▶ PROBLEM DETAILS
Repeat the lines of the listing below exactly, starting at the line that contains "if empty is" and running through the last line, both included, and only those.

[Rows from a 3D modeling dataset]
<<<<

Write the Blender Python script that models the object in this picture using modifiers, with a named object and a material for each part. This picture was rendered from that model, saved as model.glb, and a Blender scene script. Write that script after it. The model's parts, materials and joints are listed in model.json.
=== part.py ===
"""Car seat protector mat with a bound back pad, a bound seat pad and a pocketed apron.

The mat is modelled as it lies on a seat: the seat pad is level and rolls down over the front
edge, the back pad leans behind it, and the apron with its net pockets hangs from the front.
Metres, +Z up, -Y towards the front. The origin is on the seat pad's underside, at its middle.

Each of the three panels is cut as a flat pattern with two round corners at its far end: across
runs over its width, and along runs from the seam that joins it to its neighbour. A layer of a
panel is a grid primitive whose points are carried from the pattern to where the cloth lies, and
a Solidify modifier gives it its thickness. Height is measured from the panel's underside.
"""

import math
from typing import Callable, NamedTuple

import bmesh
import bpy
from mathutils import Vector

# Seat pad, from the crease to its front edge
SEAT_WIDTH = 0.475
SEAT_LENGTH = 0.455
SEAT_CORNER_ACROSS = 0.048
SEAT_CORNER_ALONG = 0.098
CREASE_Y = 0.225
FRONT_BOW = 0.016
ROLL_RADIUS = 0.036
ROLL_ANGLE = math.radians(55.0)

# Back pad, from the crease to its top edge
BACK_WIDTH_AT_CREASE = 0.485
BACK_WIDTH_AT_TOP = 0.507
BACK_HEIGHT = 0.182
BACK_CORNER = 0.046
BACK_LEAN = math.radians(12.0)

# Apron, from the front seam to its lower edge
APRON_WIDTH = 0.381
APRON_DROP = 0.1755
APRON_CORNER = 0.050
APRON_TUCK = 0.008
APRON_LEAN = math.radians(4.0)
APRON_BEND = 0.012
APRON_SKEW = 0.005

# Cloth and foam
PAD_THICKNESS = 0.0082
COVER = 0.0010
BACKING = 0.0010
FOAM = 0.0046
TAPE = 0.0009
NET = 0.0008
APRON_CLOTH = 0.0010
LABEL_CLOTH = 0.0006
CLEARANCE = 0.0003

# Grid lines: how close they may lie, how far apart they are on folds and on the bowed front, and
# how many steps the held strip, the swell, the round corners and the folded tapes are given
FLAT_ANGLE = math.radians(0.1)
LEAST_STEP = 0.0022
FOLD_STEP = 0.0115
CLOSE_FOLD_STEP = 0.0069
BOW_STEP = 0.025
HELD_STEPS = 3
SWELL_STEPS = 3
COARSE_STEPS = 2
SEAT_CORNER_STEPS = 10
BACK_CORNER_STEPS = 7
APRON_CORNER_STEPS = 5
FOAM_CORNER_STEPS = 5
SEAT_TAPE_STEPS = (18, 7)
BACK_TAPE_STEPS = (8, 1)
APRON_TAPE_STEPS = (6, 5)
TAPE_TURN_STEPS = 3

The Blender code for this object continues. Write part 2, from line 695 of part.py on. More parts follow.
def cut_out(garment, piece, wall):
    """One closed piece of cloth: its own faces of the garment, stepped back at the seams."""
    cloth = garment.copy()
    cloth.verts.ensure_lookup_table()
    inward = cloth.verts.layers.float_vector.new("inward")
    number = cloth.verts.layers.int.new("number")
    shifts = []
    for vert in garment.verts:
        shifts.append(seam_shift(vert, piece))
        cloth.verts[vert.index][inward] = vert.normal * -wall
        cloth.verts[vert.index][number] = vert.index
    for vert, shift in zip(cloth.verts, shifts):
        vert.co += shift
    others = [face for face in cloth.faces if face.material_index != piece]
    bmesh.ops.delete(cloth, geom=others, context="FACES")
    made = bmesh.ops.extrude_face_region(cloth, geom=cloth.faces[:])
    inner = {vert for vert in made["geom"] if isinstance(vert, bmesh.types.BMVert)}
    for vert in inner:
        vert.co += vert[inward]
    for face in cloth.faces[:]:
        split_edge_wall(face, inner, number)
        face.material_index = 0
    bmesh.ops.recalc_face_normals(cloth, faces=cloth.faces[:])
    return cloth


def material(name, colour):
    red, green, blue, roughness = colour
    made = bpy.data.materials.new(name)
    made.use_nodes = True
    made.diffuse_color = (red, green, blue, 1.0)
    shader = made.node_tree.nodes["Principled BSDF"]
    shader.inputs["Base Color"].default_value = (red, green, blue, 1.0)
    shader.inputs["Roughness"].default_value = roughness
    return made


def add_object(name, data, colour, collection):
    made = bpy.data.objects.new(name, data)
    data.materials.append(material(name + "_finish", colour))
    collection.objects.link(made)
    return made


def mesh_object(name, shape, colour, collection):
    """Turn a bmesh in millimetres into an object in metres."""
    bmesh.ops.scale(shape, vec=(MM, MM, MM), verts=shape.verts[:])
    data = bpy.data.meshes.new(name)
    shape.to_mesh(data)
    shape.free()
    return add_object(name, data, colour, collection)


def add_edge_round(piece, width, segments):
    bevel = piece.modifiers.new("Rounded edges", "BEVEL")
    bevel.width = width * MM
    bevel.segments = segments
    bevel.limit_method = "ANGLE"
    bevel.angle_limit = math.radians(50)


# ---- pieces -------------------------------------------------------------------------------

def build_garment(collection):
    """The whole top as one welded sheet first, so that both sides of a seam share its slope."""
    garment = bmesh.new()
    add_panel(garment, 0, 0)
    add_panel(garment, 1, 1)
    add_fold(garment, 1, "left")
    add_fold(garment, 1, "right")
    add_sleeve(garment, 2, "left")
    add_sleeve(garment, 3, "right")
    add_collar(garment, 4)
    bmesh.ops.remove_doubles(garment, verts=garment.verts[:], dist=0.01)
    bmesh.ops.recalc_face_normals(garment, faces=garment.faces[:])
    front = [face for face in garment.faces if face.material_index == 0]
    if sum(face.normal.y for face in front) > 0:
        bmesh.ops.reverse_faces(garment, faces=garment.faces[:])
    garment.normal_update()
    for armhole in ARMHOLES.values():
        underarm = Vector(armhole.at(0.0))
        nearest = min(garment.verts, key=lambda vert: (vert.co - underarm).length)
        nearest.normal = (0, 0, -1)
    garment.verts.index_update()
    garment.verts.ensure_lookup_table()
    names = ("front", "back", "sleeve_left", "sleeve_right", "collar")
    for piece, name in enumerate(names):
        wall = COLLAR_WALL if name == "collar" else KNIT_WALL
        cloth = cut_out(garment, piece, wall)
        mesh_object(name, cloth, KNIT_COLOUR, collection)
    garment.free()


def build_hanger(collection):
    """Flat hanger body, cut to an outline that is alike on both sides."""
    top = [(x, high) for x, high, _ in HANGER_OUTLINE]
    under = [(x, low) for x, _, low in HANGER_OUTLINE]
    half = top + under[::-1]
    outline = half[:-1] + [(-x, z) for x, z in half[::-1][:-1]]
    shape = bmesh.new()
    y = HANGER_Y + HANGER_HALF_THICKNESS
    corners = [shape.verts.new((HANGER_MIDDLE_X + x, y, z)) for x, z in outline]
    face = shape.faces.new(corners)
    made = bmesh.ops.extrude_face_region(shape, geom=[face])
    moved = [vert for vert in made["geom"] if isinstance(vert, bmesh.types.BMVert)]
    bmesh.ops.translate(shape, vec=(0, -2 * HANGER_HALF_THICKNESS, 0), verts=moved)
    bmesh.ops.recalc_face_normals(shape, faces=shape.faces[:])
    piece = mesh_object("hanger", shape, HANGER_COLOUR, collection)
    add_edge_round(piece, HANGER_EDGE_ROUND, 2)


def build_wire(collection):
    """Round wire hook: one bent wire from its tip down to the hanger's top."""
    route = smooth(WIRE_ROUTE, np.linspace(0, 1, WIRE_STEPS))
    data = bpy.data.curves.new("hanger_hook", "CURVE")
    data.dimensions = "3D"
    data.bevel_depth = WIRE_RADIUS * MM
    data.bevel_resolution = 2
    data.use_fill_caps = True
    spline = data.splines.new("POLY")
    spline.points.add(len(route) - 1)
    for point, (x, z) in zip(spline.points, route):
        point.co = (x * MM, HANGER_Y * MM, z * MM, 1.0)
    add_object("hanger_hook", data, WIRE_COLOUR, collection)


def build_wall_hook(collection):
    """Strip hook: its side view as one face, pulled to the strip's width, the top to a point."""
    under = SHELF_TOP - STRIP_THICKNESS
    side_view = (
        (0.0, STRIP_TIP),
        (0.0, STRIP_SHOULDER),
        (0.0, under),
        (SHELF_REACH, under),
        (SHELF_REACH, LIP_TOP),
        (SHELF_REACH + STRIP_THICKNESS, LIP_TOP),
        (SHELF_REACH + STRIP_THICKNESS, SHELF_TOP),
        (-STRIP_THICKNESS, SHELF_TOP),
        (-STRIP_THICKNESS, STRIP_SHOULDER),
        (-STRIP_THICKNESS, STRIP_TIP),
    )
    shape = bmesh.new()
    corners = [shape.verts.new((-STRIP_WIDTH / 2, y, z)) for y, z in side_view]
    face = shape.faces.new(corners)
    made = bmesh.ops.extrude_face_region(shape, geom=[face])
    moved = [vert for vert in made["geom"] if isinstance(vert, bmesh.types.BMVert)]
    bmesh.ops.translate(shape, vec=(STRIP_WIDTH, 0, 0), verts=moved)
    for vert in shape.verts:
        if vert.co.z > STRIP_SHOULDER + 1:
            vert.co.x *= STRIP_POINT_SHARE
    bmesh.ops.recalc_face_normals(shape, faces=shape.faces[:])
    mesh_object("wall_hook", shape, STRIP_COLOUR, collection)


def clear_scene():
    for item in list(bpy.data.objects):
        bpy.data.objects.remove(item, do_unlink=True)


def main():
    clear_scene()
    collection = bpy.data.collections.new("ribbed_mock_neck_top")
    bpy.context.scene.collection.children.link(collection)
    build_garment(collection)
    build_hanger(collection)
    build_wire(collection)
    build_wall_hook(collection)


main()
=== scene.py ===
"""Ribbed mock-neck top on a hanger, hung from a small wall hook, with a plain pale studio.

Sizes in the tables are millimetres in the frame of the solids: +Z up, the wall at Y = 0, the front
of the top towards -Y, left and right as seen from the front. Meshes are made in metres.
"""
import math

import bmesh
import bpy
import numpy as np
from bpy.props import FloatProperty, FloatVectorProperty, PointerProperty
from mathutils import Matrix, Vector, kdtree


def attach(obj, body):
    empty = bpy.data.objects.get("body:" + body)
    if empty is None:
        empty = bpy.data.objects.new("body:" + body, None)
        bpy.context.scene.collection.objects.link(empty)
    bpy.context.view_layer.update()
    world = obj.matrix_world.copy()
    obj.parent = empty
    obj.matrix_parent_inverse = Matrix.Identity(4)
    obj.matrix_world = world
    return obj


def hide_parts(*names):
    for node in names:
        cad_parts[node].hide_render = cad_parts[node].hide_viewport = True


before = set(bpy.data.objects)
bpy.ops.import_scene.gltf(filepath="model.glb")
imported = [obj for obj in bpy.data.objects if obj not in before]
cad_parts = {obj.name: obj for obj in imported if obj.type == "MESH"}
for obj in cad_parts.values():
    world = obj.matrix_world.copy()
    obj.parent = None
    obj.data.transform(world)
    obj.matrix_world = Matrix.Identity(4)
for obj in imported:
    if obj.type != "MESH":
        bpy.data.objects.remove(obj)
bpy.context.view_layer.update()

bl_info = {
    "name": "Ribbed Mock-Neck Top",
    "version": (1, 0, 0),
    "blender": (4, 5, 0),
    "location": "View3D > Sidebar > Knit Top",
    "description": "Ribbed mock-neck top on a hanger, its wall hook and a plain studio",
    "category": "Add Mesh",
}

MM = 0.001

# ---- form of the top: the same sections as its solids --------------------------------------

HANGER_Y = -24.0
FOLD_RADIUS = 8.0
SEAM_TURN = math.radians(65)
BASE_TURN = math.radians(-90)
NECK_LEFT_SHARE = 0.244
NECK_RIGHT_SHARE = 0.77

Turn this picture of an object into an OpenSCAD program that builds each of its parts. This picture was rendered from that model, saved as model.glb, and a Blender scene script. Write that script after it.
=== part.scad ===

>>>>

▶ EXERCISE ANSWER
    if empty is None:
        empty = bpy.data.objects.new("body:" + body, None)
        bpy.context.scene.collection.objects.link(empty)
    bpy.context.view_layer.update()
    world = obj.matrix_world.copy()
    obj.parent = empty
    obj.matrix_parent_inverse = Matrix.Identity(4)
    obj.matrix_world = world
    return obj


def hide_parts(*names):
    for node in names:
        cad_parts[node].hide_render = cad_parts[node].hide_viewport = True


before = set(bpy.data.objects)
bpy.ops.import_scene.gltf(filepath="model.glb")
imported = [obj for obj in bpy.data.objects if obj not in before]
cad_parts = {obj.name: obj for obj in imported if obj.type == "MESH"}
for obj in cad_parts.values():
    world = obj.matrix_world.copy()
    obj.parent = None
    obj.data.transform(world)
    obj.matrix_world = Matrix.Identity(4)
for obj in imported:
    if obj.type != "MESH":
        bpy.data.objects.remove(obj)
bpy.context.view_layer.update()

bl_info = {
    "name": "Ribbed Mock-Neck Top",
    "version": (1, 0, 0),
    "blender": (4, 5, 0),
    "location": "View3D > Sidebar > Knit Top",
    "description": "Ribbed mock-neck top on a hanger, its wall hook and a plain studio",
    "category": "Add Mesh",
}

MM = 0.001

# ---- form of the top: the same sections as its solids --------------------------------------

HANGER_Y = -24.0
FOLD_RADIUS = 8.0
SEAM_TURN = math.radians(65)
BASE_TURN = math.radians(-90)
NECK_LEFT_SHARE = 0.244
NECK_RIGHT_SHARE = 0.77

Turn this picture of an object into an OpenSCAD program that builds each of its parts. This picture was rendered from that model, saved as model.glb, and a Blender scene script. Write that script after it.
=== part.scad ===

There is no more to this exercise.